We don't feature fiction in our round up of new releases that often, but a new book from John Sayles and Melville House Publishing gives us that opportunity this week, alongside a book from the Friends of Attention calling for an Attention Liberation Movement, an economic model that puts a value on nature and sees its preservation as an economic imperative, and "a new manifesto for CEOs, transformation drivers, and project leaders" to create project-driven organizations.
You'll find all four of these fine books online and on local bookshop shelves today.

Attensity!: A Manifesto of the Attention Liberation Movement by The Friends of Attention, published by Crown Publishing Group
A rallying cry to fight the commodification of human attention, with the tools we need to reclaim our humanity, by a group of writers, artists, and activists in the vanguard of the movement.
We all feel it: something is seriously wrong. Our attention—that essential ability to give our minds and senses to the world—is being trapped, gutted, and sold out from under us by an industry of immense technological and financial power. The heedless exploitation of this vital capacity by a handful of tech companies is harming us all, reducing our very selfhood to that which can be quantified, bought, and sold—and shaking the foundations of our democracy.
To push back against this “human fracking,” we need more than individual willpower or isolated efforts.

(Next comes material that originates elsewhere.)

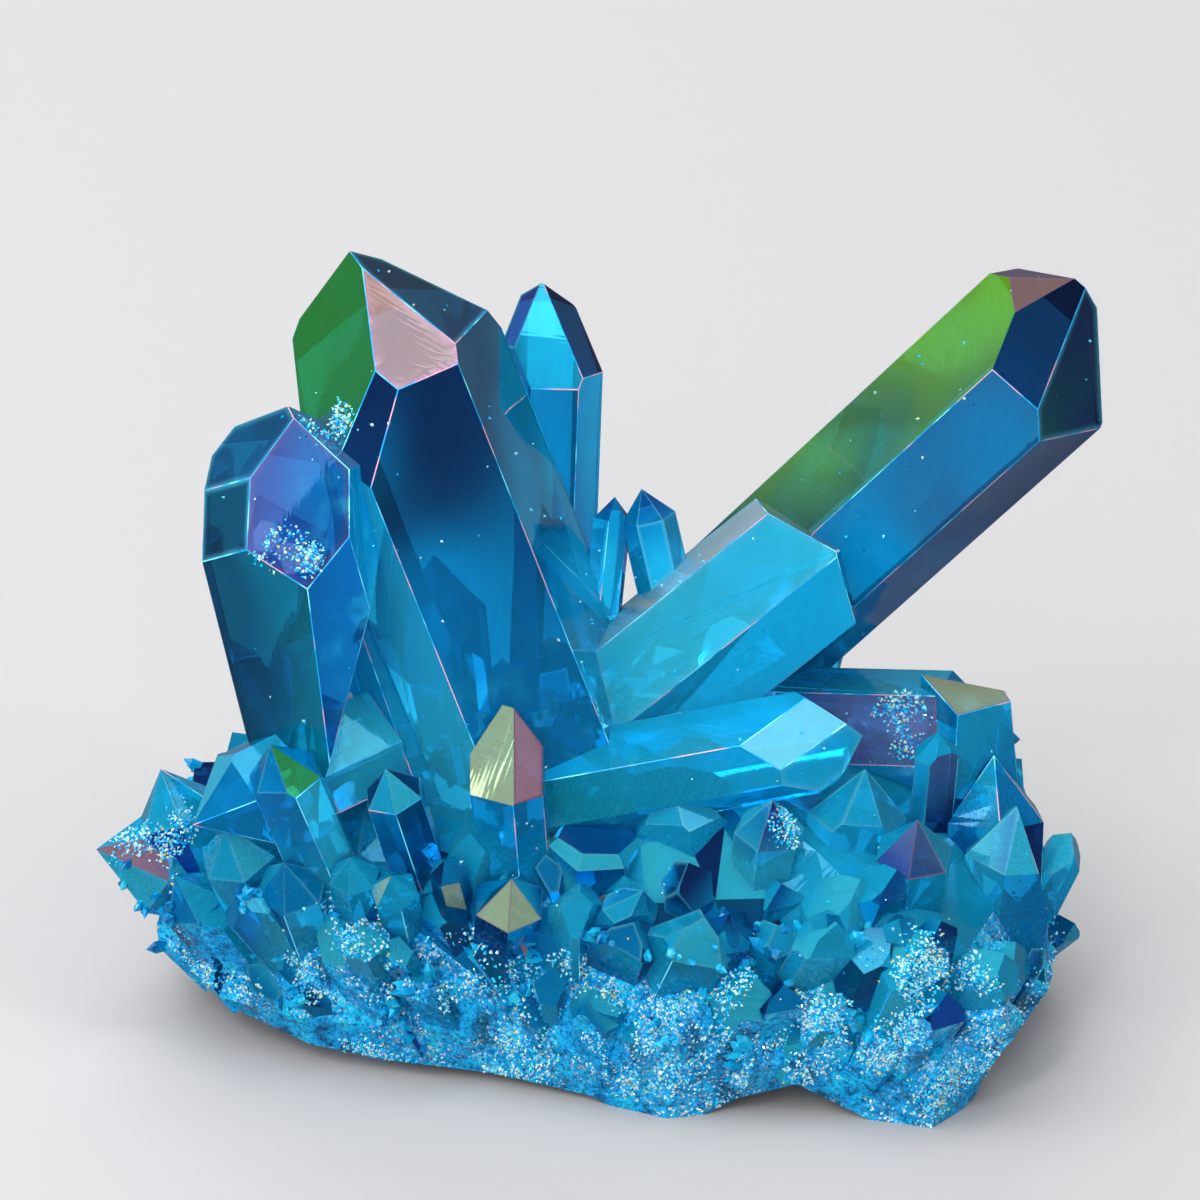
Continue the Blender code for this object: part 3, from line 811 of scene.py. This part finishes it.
def surface_at(right, up):
    """The place on the crystals that is seen there."""
    return surface.ray_cast(EYE, (seen(right, up) - EYE).normalized())[0]


frosted = [(surface_at(*place), radius * MM) for _, place, radius in FROSTED]
patches = [(surface_at(*place), radius * MM) for _, place, radius in PATCHES] + frosted
print(len(patches), "patches of sugar")

# %% Growing the sugar
SUGAR_COUNT = 16000
SUGAR_FACING = -0.3
PATCH_EDGE = 1.6
BAND_TOP = 9.0 * MM
BAND_SHARE = 0.9
STRAY = 0.0007
CLUMP_SIZE = 3.5 * MM
CLUMP_CONTRAST = 4.6
CLUMP_GAPS = 2.0


def clumps(place, shift):
    """Smooth noise from 0 to 1, whose features are as large as a clump."""
    return 0.5 + 0.5 * noise.noise(place * (1.0 / CLUMP_SIZE) + shift)


def sugar_wanted(place, normal, _):
    """How likely a grain of sugar is at a place, whatever the area of the facet there."""
    if normal.z < SUGAR_FACING:
        return 0.0
    likely = (1.0 - place.z / BAND_TOP) * BAND_SHARE
    for middle, radius in patches:
        likely = max(likely, PATCH_EDGE - (place - middle).length / radius)
    broken = CLUMP_CONTRAST * clumps(place, Vector()) - CLUMP_GAPS
    return max(STRAY, max(0.0, min(1.0, likely)) * broken)


sugar_places = scattered(SUGAR_COUNT, sugar_wanted, SEED + 1)
sugar = grown(
    "sugar_druse",
    grain,
    sugar_places,
    length=(0.10, 0.30),
    width=(0.8, 1.2),
    lean=0.8,
    seed=SEED + 2,
)

# %% Growing the fine points
POINT_COUNT = 420
POINT_FACING = -0.2
POINT_TOP = 15.0 * MM
POINT_FACET = 1.5 * MM * MM
SMOOTH_FLANK = 26.0 * MM
POINT_CONTRAST = 1.8
POINT_GAPS = 0.6
POINT_FADE = 24.0 * MM
OTHER_CLUMPS = Vector((7.0, 3.0, 1.0))


def points_wanted(place, normal, area):
    """How likely a small blue crystal is at a place: in rough low parts, never on a large facet."""
    if normal.z < POINT_FACING or place.z > POINT_TOP:
        return 0.0
    if area > POINT_FACET or place.x > SMOOTH_FLANK:
        return 0.0
    rough = POINT_CONTRAST * clumps(place, OTHER_CLUMPS) - POINT_GAPS
    return max(0.0, rough) * (1.0 - place.z / POINT_FADE)


point_places = scattered(POINT_COUNT, points_wanted, SEED + 3)
fine_points = grown(
    "fine_points",
    small_point,
    point_places,
    length=(0.8, 1.7),
    width=(0.4, 0.6),
    lean=0.45,
    seed=SEED + 4,
    sunk=0.3,
)
for shape in (small_point, grain):
    bpy.data.objects.remove(shape)

# %% [markdown]
# ## Node trees
#
# A finish is a small tree of nodes that ends in one Principled shader. The same few steps come up in
# all of them: noise of a known size, a number taken from one range into another, a mix of two
# colours, and a bump. Each is a short helper here. They read Object coordinates, which are metres, so
# every grain keeps its real size, and a value that is the same all over is set on the shader itself.

# %% A small kit for node trees
WHITE = (1.0, 1.0, 1.0)


def opened(material):
    """A material's node tree and its Principled shader."""
    material.use_nodes = True
    return material.node_tree, material.node_tree.nodes["Principled BSDF"]


def feed(tree, made, values):
    """Links each socket, or sets each plain value, to the node's input of that name or number."""
    for name, value in values.items():
        if isinstance(value, bpy.types.NodeSocket):
            tree.links.new(value, made.inputs[name])
        else:
            made.inputs[name].default_value = value


def node(tree, kind, inputs=None, **settings):
    """A shader node of this kind, with its properties set and its inputs fed."""
    made = tree.nodes.new("ShaderNode" + kind)
    for key, value in settings.items():
        setattr(made, key, value)
    feed(tree, made, inputs or {})
    return made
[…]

We need a movement of collective resistance. Such a movement is beginning to bloom, and in this radical, first-of-its-kind guide, The Friends of Attention show us how to join the fight. We meet welders, nurses, poets, and surfers, all of whom are engaged in attentional practices. We learn to seek out sanctuaries—theaters and museums, houses of worship, dance parties—where together we can take refuge from the frackers. Attention Activism takes our apocalyptic present, turns it on its head, and reveals new vistas of human flourishing.

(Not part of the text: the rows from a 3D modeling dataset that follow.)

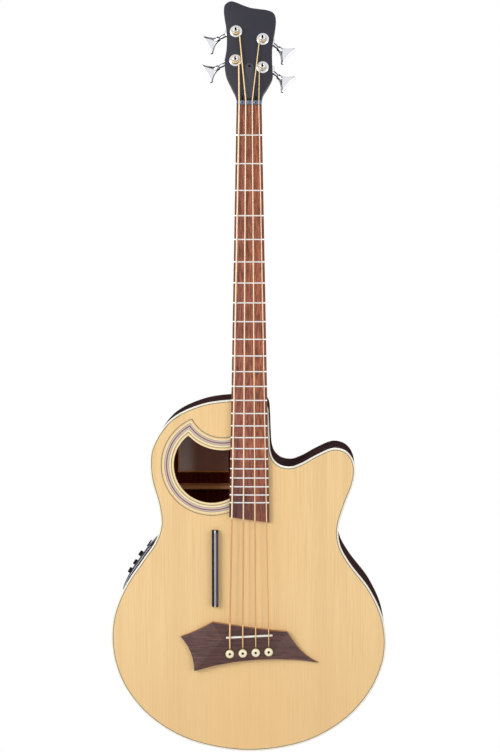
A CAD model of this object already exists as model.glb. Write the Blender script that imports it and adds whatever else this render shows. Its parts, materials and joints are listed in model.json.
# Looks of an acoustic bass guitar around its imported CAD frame. Metres, in the CAD's frame:
# X runs across the strings, +Y into the body, +Z towards the headstock, origin at the nut.
import json
from math import acos, atan2, copysign, cos, hypot, pi, radians, sin, sqrt, tan
import bmesh
import bpy
import numpy as np
from mathutils import Matrix, Vector


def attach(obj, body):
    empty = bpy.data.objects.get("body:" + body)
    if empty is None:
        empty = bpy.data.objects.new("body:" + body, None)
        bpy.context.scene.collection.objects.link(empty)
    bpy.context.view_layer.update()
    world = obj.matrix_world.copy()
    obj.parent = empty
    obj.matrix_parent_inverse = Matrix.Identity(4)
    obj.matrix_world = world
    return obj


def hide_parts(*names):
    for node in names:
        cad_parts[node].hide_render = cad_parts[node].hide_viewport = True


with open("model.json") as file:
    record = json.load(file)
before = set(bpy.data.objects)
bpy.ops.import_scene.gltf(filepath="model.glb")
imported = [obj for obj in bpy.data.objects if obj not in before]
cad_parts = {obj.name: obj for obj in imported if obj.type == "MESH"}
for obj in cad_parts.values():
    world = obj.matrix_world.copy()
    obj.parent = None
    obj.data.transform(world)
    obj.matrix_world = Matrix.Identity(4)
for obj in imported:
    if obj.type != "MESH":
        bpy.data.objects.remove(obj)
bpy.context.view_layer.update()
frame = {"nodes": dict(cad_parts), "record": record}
nodes = frame["nodes"]
MM = 0.001
scene = bpy.context.scene

# Dimensions repeated from the CAD source, in millimetres
SEAT_GAP = 0.3
SCALE_LENGTH = 863.6
JOINT_Z = -SCALE_LENGTH * (1 - 2 ** (-14 / 12))
BODY_LENGTH = 586.8
BODY_HALF_WIDTH = 227.5
DEPTH_AT_NECK = 112
DEPTH_AT_TAIL = 122
BACK_ARCH_RADIUS = 4572
BINDING_DEPTH = 5.6
BOARD_END = -676.2
BOARD_SLANT = 4.4
BOARD_HALF_AT_NUT = 20.25
BOARD_HALF_AT_END = 33.05
BOARD_HEIGHT = 6.5
BOARD_CROWN = 0.9
BOARD_TAPER = (BOARD_HALF_AT_END - BOARD_HALF_AT_NUT) / BOARD_END
NUT_DEPTH = 7
HEAD_TILT = radians(14)
HEAD_HALF = 42.5
HEAD_LENGTH = 168
HEAD_THICK = 15
HEEL_RISE = 74
HEEL_DEPTH = 118
HEEL_LIMIT = 98

# The body's edge from the neck down the bass side and round: shares of half width and of length
EDGE_SHARES = [
    (-0.132, 0), (-0.356, 0.014), (-0.573, 0.057), (-0.705, 0.135), (-0.721, 0.184),
    (-0.708, 0.23), (-0.661, 0.296), (-0.645, 0.352), (-0.684, 0.401), (-0.771, 0.451),
    (-0.906, 0.53), (-0.993, 0.619), (-1.001, 0.713), (-0.931, 0.804), (-0.79, 0.882),
    (-0.599, 0.941), (-0.375, 0.979), (-0.012, 1), (0.352, 0.98), (0.575, 0.942),
    (0.768, 0.883), (0.911, 0.806), (0.987, 0.716), (0.971, 0.621), (0.873, 0.535),
    (0.725, 0.459), (0.657, 0.41), (0.644, 0.36), (0.692, 0.294), (0.749, 0.235),
    (0.763, 0.193), (0.744, 0.165), (0.702, 0.145), (0.649, 0.136), (0.592, 0.136),
    (0.48, 0.155), (0.373, 0.178), (0.296, 0.188), (0.222, 0.183), (0.176, 0.168),
    (0.153, 0.146), (0.144, 0.1), (0.139, 0.052), (0.131, 0.02), (0.105, 0.004),
    (0.06, 0),
]


def curve_through(points, steps, closed=True):
    """Centripetal Catmull-Rom through the points, as the CAD source draws it."""
    points = np.array(points, float)
    count = len(points)
    out = []
    for i in range(count if closed else count - 1):
        if closed:
            a, b, c, d = (points[(i + k) % count] for k in (-1, 0, 1, 2))
        else:
            b, c = points[i], points[i + 1]
            a = points[i - 1] if i else 2 * b - c
            d = points[i + 2] if i + 2 < count else 2 * c - b
        gaps = [max(np.dot(q - p, q - p) ** 0.25, 1e-6) for p, q in ((a, b), (b, c), (c, d))]
        t1 = ((b - a) / gaps[0] - (c - a) / (gaps[0] + gaps[1]) + (c - b) / gaps[1]) * gaps[1]
        t2 = ((c - b) / gaps[1] - (d - b) / (gaps[1] + gaps[2]) + (d - c) / gaps[2]) * gaps[1]
        for k in range(steps):
            t = k / steps
            out.append(b + t1 * t + (3 * (c - b) - 2 * t1 - t2) * t * t
                       + (2 * (b - c) + t1 + t2) * t ** 3)
    if not closed:
        out.append(points[-1])
    return np.array(out)


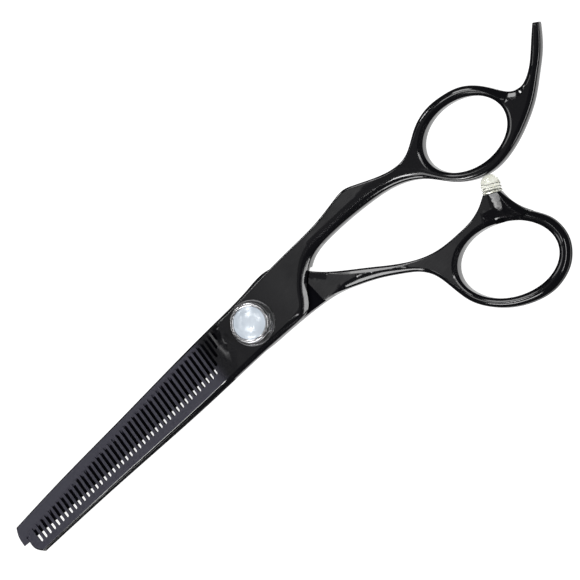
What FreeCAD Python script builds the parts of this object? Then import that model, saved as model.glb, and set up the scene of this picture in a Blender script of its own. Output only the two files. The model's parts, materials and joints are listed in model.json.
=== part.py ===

Drawing on a rich legacy of critical intellectuals and the creative wisdom of diverse traditions, Attensity! calls on us to come together to defeat the greedy dehumanizing forces of brute instrumentalization—and re-enchant the world.
Crucible by John Sayles, published by Melville House
From the Oscar-nominated filmmaker comes a complex and sweeping historical novel about Henry Ford—the Elon Musk of his day—and his attempt to rule not only an automotive empire but the rambunctious city of Detroit.
Already the gateway for illegal Canadian liquor during Prohibition, the Motor City becomes a crucible for American class conflict during the Great Depression, with an army of laid off Ford workers drifting into the ranks of the burgeoning union movement—Henry Ford's worst nightmare. To keep the hundreds of thousands still employed by him in thrall, the man who was formerly 'America's favorite tycoon' recruits black laborers migrating from the deep South to serve as 'strike insurance', and gives Harry Bennett, pugnacious as he is diminutive, free reign over the legion of barroom brawlers and ex-cons who make up the company’s 'Security Department'.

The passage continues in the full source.